◆ Raw data ◆
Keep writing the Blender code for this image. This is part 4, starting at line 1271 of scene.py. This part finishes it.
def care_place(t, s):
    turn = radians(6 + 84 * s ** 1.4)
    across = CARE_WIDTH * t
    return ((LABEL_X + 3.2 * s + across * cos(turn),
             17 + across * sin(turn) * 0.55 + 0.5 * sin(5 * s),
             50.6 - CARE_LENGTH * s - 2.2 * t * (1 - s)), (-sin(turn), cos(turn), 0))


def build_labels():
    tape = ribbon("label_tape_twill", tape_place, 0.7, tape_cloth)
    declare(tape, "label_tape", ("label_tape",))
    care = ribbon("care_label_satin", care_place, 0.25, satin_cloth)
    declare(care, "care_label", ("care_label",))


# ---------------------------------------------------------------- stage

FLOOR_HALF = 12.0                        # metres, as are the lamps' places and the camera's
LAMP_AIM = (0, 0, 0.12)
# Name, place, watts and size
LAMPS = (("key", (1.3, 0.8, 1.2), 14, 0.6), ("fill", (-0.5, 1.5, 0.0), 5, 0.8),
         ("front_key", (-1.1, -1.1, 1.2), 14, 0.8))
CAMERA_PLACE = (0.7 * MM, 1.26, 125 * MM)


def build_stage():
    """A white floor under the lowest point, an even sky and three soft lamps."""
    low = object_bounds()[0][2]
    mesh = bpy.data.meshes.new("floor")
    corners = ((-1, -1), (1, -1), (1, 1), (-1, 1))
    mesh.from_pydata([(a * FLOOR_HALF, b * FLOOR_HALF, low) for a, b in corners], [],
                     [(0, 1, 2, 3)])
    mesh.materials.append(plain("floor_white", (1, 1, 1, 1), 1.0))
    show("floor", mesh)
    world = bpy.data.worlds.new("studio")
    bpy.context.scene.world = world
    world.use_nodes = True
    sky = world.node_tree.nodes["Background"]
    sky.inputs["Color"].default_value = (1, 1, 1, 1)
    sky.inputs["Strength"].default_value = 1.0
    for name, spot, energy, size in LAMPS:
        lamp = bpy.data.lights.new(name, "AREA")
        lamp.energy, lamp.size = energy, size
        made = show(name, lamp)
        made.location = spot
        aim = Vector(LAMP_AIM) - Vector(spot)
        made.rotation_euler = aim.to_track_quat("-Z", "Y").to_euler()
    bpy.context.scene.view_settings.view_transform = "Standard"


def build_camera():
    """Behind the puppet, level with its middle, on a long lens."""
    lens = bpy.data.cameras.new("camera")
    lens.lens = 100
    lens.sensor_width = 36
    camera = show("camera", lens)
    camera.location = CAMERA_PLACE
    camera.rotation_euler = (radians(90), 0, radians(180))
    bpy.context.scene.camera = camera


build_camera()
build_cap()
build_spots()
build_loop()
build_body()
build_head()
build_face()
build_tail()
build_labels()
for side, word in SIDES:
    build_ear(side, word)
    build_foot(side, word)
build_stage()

◆ Direction ◆
Can you write out the lines above, from the first one through the one containing "50.6 - CARE_LENGTH", exactly as they appear and nothing more?

◆ Answer ◆
Keep writing the Blender code for this image. This is part 4, starting at line 1271 of scene.py. This part finishes it.
def care_place(t, s):
    turn = radians(6 + 84 * s ** 1.4)
    across = CARE_WIDTH * t
    return ((LABEL_X + 3.2 * s + across * cos(turn),
             17 + across * sin(turn) * 0.55 + 0.5 * sin(5 * s),
             50.6 - CARE_LENGTH * s - 2.2 * t * (1 - s)), (-sin(turn), cos(turn), 0))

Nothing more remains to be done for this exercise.